By Rance Crain
Back in 2001, I wrote a column that asked: “Why do advertisers and agencies think it’s humorous to depict husbands as childish-but-lovable goofballs, unable to perform the simplest tasks without prodding and reminders from their wives?
“A corollary question: Do wives get this way only after being mothers themselves, or do they learn such behavior by observing how their own moms treat their fathers?”
After reading Jack Myers’ new book, “The Future of Men,” I must conclude that the advertisers who depicted men as goofballs knew what they were doing. In explaining why he wrote his book, Jack says that “the shift toward female power is far more pervasive than we realize and that male dominance is quickly fading. It’s becoming very apparent that the future of men will be increasingly defined, dominated, and controlled by women.”
In light of this change, Jack himself asks the basic question: “Where are we heading as a society, and how can we help men, especially young men and boys, find a path toward healthier relationships, self-awareness, and ultimately, becoming functional and happy?”
The joke that advertisers were making 15 years ago isn’t very funny anymore. Jack believes that our Western cultures are transforming from male to female dominance.
Manufacturing jobs in the U.S., a bastion of male superiority, have dropped by one-third, and women are today earning 60% of college degrees. Of the top 15 job categories projected to grow the most in the next decade, all but two are occupied primarily by women, according to The Atlantic.
“The shrinking number of heterosexual men who are emotionally functional and able to sustain a relationship built on truth is radically affecting the balance of power between men and women,” Jack writes. “Lack of supply is not creating high demand; instead, as feminism becomes an ingrained reality, women progressively take more and more control of their sexual lives, their careers, and their futures, unfettered by their needs and desires for male partners. More and more, as personified on TV programs and advertising, women view men as a helpless and hopeless sex.”
But Jack makes the point that with the increase in the number of stay-at-home dads and single male households, “marketers will be confronted with the need to communicate the appeal of their products to both men and women who fail to recognize themselves and their partners in any of the stereotypical ways that have dominated ad campaigns for decades.”
And he argues that marketers probably still won’t get it right. “If anything is clear from a historical perspective, it’s that there’s a growing and highly offensive disparity between how men are represented in many ad messages and the positive self-image we hope our young men and boys will adapt.
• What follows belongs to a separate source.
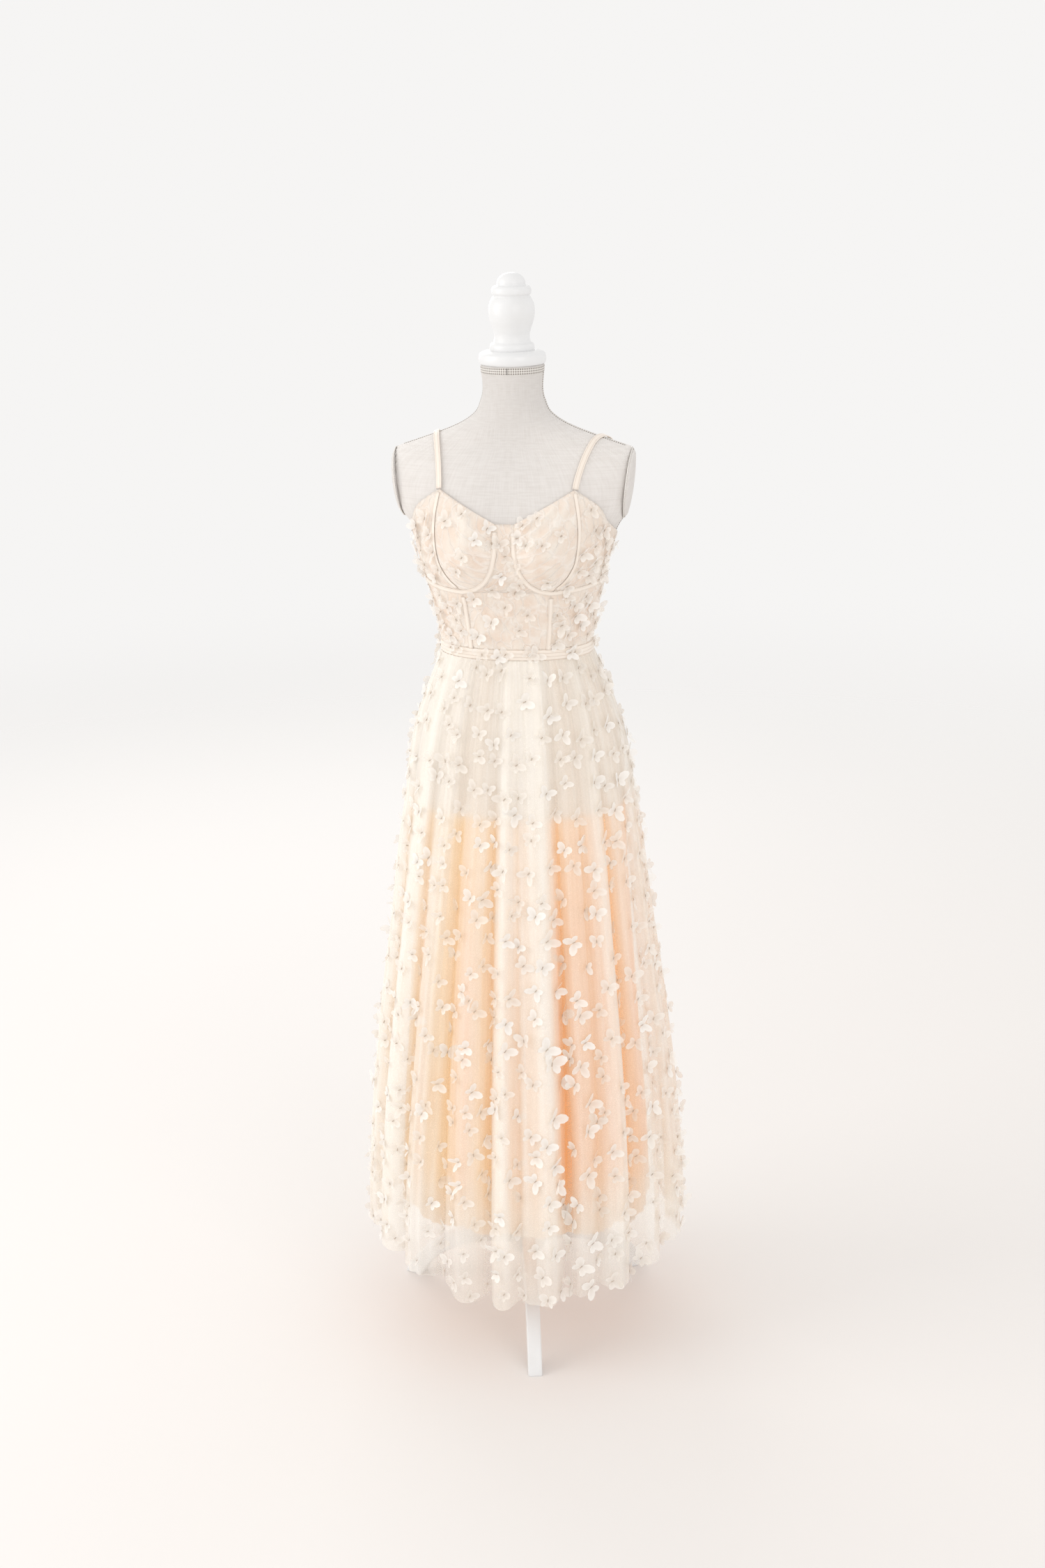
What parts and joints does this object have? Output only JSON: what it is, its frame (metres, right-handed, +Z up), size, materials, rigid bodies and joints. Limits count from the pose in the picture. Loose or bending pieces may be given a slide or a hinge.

It’s more likely that marketers will simply find new and equally offensive ways (to men) of appealing to women by presenting stereotypical male behaviors that no longer reflect a growing population of younger men.”
In a chapter on women in politics, Jack talks about how men hold more than 80% of the seats in Congress. “Add a healthy dose of sexism, misogyny, bias, and disinformation into the mix, and you have the U.S. political system. From ‘legitimate rape’ to ‘preordained rape’ and from furor over hairstyles to slut-shaming, all you have to do is turn on the TV or go online to witness evidence of the war on women.”
But turn on the TV in this political season and you get Megyn Kelly, who has had a tremendous impact on the Republican presidential primary. It doesn’t matter that she is a reporter and not a candidate. Her questioning of Donald Trump, the epitome of the macho man, and his reaction to her questions, showed the nation that women can stand up to the most tumescent politician in recent memory and should embolden women to stand up to the most belligerent and condescending of the good ol’ boys club.
Men, Jack says in summing up, “need a new set of rules, guidelines, and skills. A new narrative needs to be developed and communicated to support young men who are emerging into their adult years. Marketers’ messages and media stereotypes need to be updated to embrace the future rather than reflect the past.”
So instead of ads portraying husbands as goofballs and wives as playing the mom role to their spouses, why don’t advertisers show couples dividing household tasks and handling their duties in a competent and caring way?
Let’s make the new family structure the new purpose-driven advertising.